I am excited to follow an idea for a main project that will take the rest of the semester to accomplish, even then working overtime due to getting a late start. But upon talking about it with Davide, he supported this idea and believes it has a lot of potential to pursue it. 

Much of what I started to work on when I finally got some sort of studio put together was not working.  I had to figure stuff out. 

These are pieces that will work into the overall plan, which is scribbled out in my sketchbook and pictured below.



Some elements of this



With something from here



Plan scribbled out here
  

During the Mentor meet some terrific things happened while discussing the project and Davide helped me see successes in previous work I had thought were disaster. Themes and elements of work from all semesters, to include experience as soldier and tattooer started to converge and connections were made.  There will be documentation of the progress, good or bad.

Caught a train to Berlin and met my Mentor...






Before learning I would be moving to Germany I was interested in artists who worked during the Weimar Republic, such as Jeanne Mammen:


Jeanne Mammen, Berlin Street Scene, 1927-29

How fortuitous the discovery I would be moving there.  Even more amazing I'd be able to travel to Berlin to meet with my current Mentor, Davide Zucco.

The move to Germany was exponentially more complicated than originally expected, for both logistic and personal reasons.  Why I didn't think moving my life and three kids to a foreign land was going to be anything but crazy, I have no idea...I thought I would be in the studio (of which I did not have) upon landing.

Now that things are settled, getting back to work in this amazing place has been the most important thing and extremely welcome, in addition to exploring places I've only previously read about.

At first getting back to work was difficult, setting up a life outside the US was beginning to give me rapidly new perspective on issues I realized I previously saw with more of a limited worldview.  Going back to work I realized I needed to expand.
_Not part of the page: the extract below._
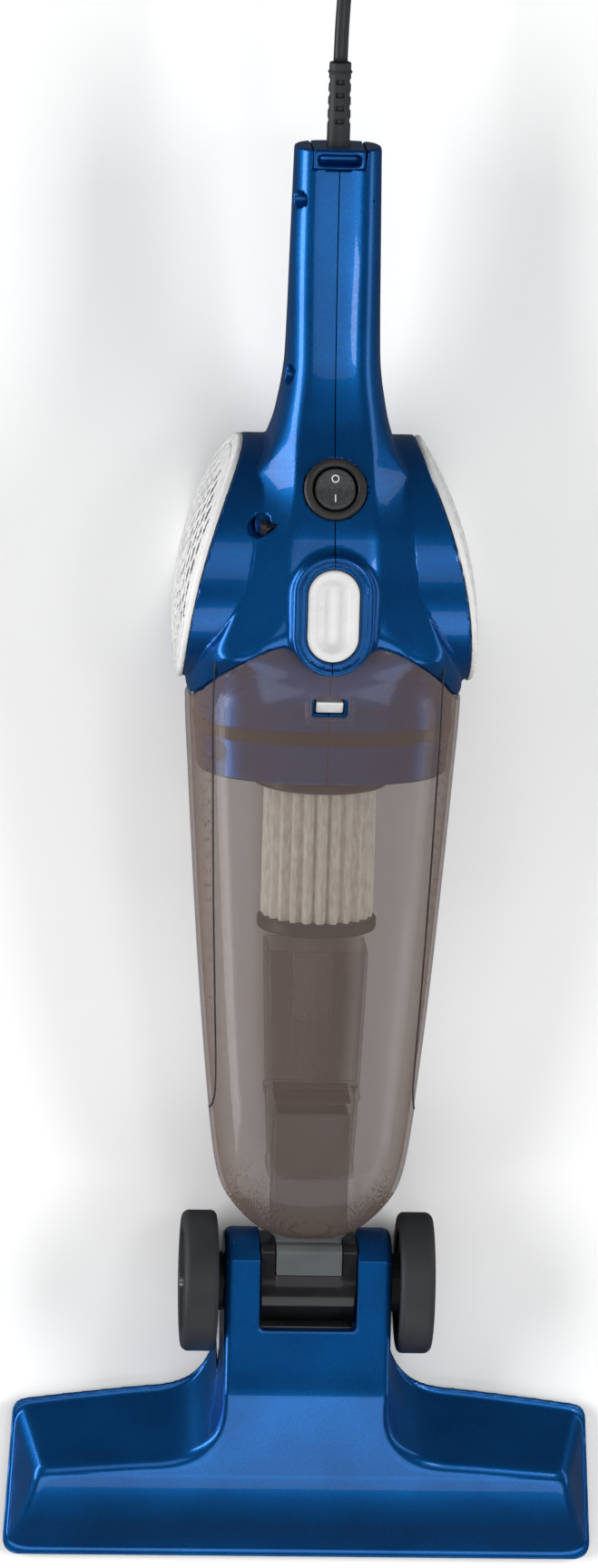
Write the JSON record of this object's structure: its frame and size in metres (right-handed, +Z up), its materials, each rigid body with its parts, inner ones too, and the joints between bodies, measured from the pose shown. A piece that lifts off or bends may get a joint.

I feel incredibly fortunate especially for the opportunity to gain this new information, however my intended work has grown into something else, or perhaps transcended.

In the first meet with my Mentor we spoke of work transcending the work before it.  It doesn't completely abandon the work before, but takes what it needs and moves forward.  I completely understand this idea, and look forward to working more and what comes out of this semester.


Some words on the banana project...

 For the banana project (its temporary title), I glued 9mm bullet casings to 22 bananas so that they took a phallic form disguising they were bananas, they looked instead like curved metal porcupine-ish objects made of radiating bullets.  Each banana I placed into its own rectangular plastic sealed box, so that the banana stood upright. I then compiled the bananas together to form a wall.



Close up of two sealed boxes of bullet banana construction.  First day of construction (no decay)


Bullet bananas in residency space.  The organization of the boxes changed a few times.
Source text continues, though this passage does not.